Carroll Injury Report: Week 1
- Finally, we have games. We came out of Thursday night's kickoff game with nothing much to talk about -- and that's a good thing. I don't get some perverse pleasure out of watching players get injured. I wish there were a week when I had nothing to write about and could just extol the virtues of Drive-By Truckers' latest album or talk about my own coffee addiction. That hasn't happened in my career, but there's always hope. I don't believe in miracles anymore, but I do believe that medical science is often indistinguishable from magic. What was once a career-ending injury is now routine. What was once routine now costs only one or two weeks. Healthier players make for better teams and, at its heart, my column is about making the game better. So let's get to the injuries:
There's a fine line between what is an injury move and what is a coaching decision. A player says he's at less than 100 percent and the coach then has to decide if his backups are better options. That's the decision facing Redskins coach Joe Gibbs this weekend. Clinton Portis is reportedly assessing himself at about 75 percent, something my source calls "laughable -- none of his characters is a doctor, I guess." (For the uninitiated, Portis is known for portraying various humorous characters at press conferences, etc.) Portis' shoulder is fully healed and ready to go, but the combination of Portis' value and the team's depth at running back gives Gibbs enough leeway to back off on Portis if he feels that's the right decision for his team. Late word out of DC is that Portis didn't pass Gibbs' tests and will be on the sidelines for Week 1. The Skins are playing the "better safe than sorry" card here and long-term concerns remain low for Portis. Ladell Betts gets the start.

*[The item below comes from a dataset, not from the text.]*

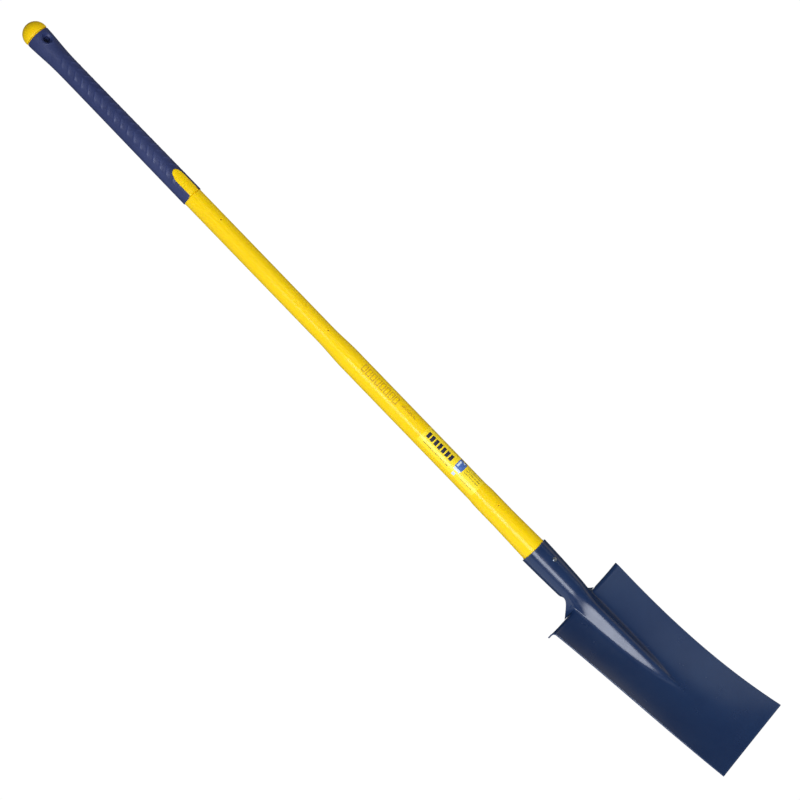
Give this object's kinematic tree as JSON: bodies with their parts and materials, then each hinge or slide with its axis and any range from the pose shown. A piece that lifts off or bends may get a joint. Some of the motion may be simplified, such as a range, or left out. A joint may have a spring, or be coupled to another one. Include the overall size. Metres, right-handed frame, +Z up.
{
  "type": "trenching spade",
  "caption": "Narrow square-ended trenching spade with backward treads and a ribbed neck, on a long straight sleeved handle with a soft grip and a hang hole.",
  "frame": {"origin": "centre of the hang hole, on the shaft's axis", "axes": "+Z up along the shaft with the blade down, -Y towards the front (the blade's hollow side), X across the blade"},
  "size_m": [0.1546, 0.0906, 1.3665],
  "materials": {
    "head_paint": "gloss enamel",
    "rivet_steel": "satin",
    "sleeve_plastic": "gloss",
    "core_glass_fibre": "matte",
    "plug_plastic": "matte",
    "grip_rubber": "matte, moulded chevrons",
    "cap_plastic": "satin",
    "label_print": "satin film"
  },
  "bodies": {
    "root": {"spade_head": "head_paint", "socket_rivet": "rivet_steel", "shaft_sleeve": "sleeve_plastic", "core_tube": "core_glass_fibre", "core_tip_plug": "plug_plastic", "core_top_plug": "plug_plastic", "hand_grip": "grip_rubber", "end_cap": "cap_plastic", "label_film": "label_print"}
  },
  "joints": []
}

What's more important to a wide receiver -- his hands or his legs? The answer depends on the receiver. There are burners and there are possession guys and a million variations on those themes, so the same injury can affect two players very differently. Steve Smith is a yards-after-catch guy, gaining a lot of ground (and fantasy value) after the reception because of his explosive speed. Some of that dynamite in his legs went boom, causing a cascade of recurrences and even a bilateral compensation. What's that, you ask? An injury often causes unintended consequences, such as a limp due to a strained left hamstring causing a problem in the right hamstring, as happened with Smith. Smith is a ball of muscle wound as tight as Tobias Beecher in Season One of Oz. He's going to need to find some flexibility or he's seen the last of his days as an elite fantasy receiver.